A crise mexicana e o governo FHC

Artigo publicado no jornal A Gazeta em 11 de março de 1995 (página 5).

A eclosão da crise mexicana e suas recentes repercussões na Argentina fizeram renascer na memória dos brasileiros os episódios de 1982. Naquela ocasião, a moratória da divida externa mexicana teve como conseqüência uma brutal escassez de financiamentos para toda América Latina. À moratória mexicana seguiu-se a argentina e, logo depois, a brasileira.

Tão logo se manifestou o problema mexicano, integrantes da equipe econômica disseram à nação que permanecesse despreocupada. Segundo o governo brasileiro, a situação do país seria totalmente distinta da mexicana. O Plano Real continuaria a voar no límpido céu de brigadeiro no qual viajava desde julho último.

Apesar de ainda não ser possível precisar os impactos do episódio mexicano sobre o Brasil, já se sabe que a realidade não é tão bela como os tripulantes do Plano Real a descreveram. Tanto que o governo foi obrigado a alterar política cambial.

De fato, as economias mexicana e brasileira são bastante distintas. Contudo, existe ao menos um ponto em comum entre elas: o fluxo de capital internacional que agora ingressa em cada um desses países é inferior ao verificado até dezembro de 1994, podendo reduzir-se ainda mais.

A primeira conseqüência da redução do fluxo de capitais externos para o Brasil consiste na redução da oferta de dólares no mercado de câmbio. Em decorrência, haverá uma desvalorização do real. Enquanto não se alcançar a igualdade entre oferta e demanda de dólares, a moeda nacional continuará se desvalorizando. A queda do real frente ao dólar será tão maior quanto maior for a redução do ingresso de capital internacional no país.

A venda de dólares por parte do governo no mercado cambial objetivando sustentar o valor da moeda nacional apenas postergou sua inevitável depreciação. Vale observar que a redução de US$ 3 bilhões nas reservas internacionais em dezembro, divulgada há poucos dias pelo Banco Central, evidencia ter sido, ao menos em algum momento, essa a opção governamental. Caso se insista em evitar a desvalorização do real, o país necessariamente enfrentará uma crise semelhante à mexicana.

A desvalorização do real implicará os bens importados se tornarem mais caros. Em seguida, os preços dos bens produzidos internamente com a utilização de insumos importados também crescerão. Não é difícil concluir que um efeito da crise mexicana será a elevação do nível geral de preços no Brasil. Essa elevação será tão maior quanto maior for valorização do dólar frente ao real necessária para equilibrar os fluxos cambiais com o exterior.

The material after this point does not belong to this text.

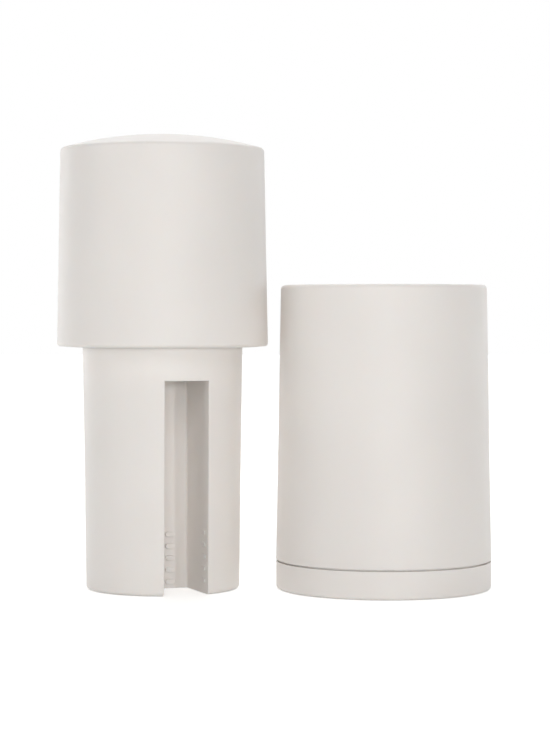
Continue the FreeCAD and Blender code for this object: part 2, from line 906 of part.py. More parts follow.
os.makedirs("parts", exist_ok=True)
for name, shape in make_all().items():
    shape.exportStep("parts/%s.step" % name)
    print("%-15s %d solid(s), %8.1f mm3, valid %s" % (name, len(shape.Solids), shape.Volume, shape.isValid()))
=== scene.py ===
# %% [markdown]
# # A hand-twisted spice mill, taken apart
#
# The mill is two items standing side by side. On the left is the insert: a tall knob with a shallow
# domed top, and under it a slotted column that holds the spice. On the right is the mill body, a
# tapered shell on a pull-off base lid. In use the column drops into the body and the knob is twisted.
#
# This file dresses a fixed CAD model of the mill. Sizes are written in millimetres and turned into
# Blender's metres with one factor, so that they can be compared with a drawing.

import math

import bmesh
import bpy
from mathutils import Matrix, Vector


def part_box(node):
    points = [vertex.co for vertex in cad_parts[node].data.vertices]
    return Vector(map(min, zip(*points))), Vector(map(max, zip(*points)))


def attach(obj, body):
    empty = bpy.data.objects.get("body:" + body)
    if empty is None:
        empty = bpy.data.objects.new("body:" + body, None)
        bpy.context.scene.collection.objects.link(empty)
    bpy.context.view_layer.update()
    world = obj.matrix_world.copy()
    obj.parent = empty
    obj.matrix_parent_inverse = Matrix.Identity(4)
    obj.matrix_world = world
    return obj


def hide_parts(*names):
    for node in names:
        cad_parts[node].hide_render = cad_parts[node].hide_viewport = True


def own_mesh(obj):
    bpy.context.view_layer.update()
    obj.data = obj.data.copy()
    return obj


MM = 0.001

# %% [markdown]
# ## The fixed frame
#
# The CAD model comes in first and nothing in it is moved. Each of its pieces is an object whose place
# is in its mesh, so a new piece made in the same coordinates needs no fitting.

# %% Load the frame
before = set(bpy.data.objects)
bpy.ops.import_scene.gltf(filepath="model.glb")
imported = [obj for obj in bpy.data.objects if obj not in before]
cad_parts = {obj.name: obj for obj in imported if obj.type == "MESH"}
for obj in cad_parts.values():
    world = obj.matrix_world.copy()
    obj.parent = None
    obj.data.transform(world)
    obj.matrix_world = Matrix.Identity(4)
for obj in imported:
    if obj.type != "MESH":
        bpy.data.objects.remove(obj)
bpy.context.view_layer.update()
print("pieces:", len(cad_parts))

# %% [markdown]
# ## Two small helpers
#
# Everything new in the scene is an object that holds some data: a camera, a lamp or a mesh. Shapes are
# built as a bmesh, Blender's editable form of a mesh, and become a mesh when they are finished.

# %% Object and mesh helpers
def add_to_scene(name, data):
    """Makes an object that holds the data, and links it to the scene."""
    thing = bpy.data.objects.new(name, data)
    bpy.context.scene.collection.objects.link(thing)
    return thing


def to_mesh(name, shape):
    """Turns a finished shape into a mesh."""
    mesh = bpy.data.meshes.new(name)
    shape.to_mesh(mesh)
    shape.free()
    return mesh


# %% [markdown]
# ## The camera
#
# The photograph was taken from well back with a long lens: the top and bottom rims of both items are
# only slightly curved. The curve of a rim says how far above or below the lens it is, so the rims give
# the height of the lens, and the growth of that curve down the body gives its distance. The mill body's
# axis and the insert's axis are equally far from the middle of the picture, so the camera looks
# straight along +Y, from between the two.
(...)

A majoração dos preços fará com que todos se sintam mais pobres. E a história brasileira – e de muitos outros países – evidencia que o grau de apoio popular e político obtido por qualquer governo tem relação direta com o desempenho da economia. Crescimento e preços estáveis silenciam a oposição. Inflação e recessão podem em casos extremos determinar a ocorrência de golpes.

Em síntese, caso o fluxo de capitais internacionais para o país não retorne aos padrões anteriores (o que dificilmente se verificará), o real se desvalorizará frente ao dólar. Essa depreciação cambial empobrecerá o país, reduzindo o apoio à administração FHC. Em uma situação limite, as reformas necessárias ao sucesso definitivo do Plano Real e à retomada do desenvolvimento econômico e social poderão ser inviabilizadas, fazendo com que o Brasil mergulhe em mais um ciclo de inflação e estagnação.


Alexandre Barros da Cunha
Professor da Universidade Santa Úrsula e da PUC-Rio.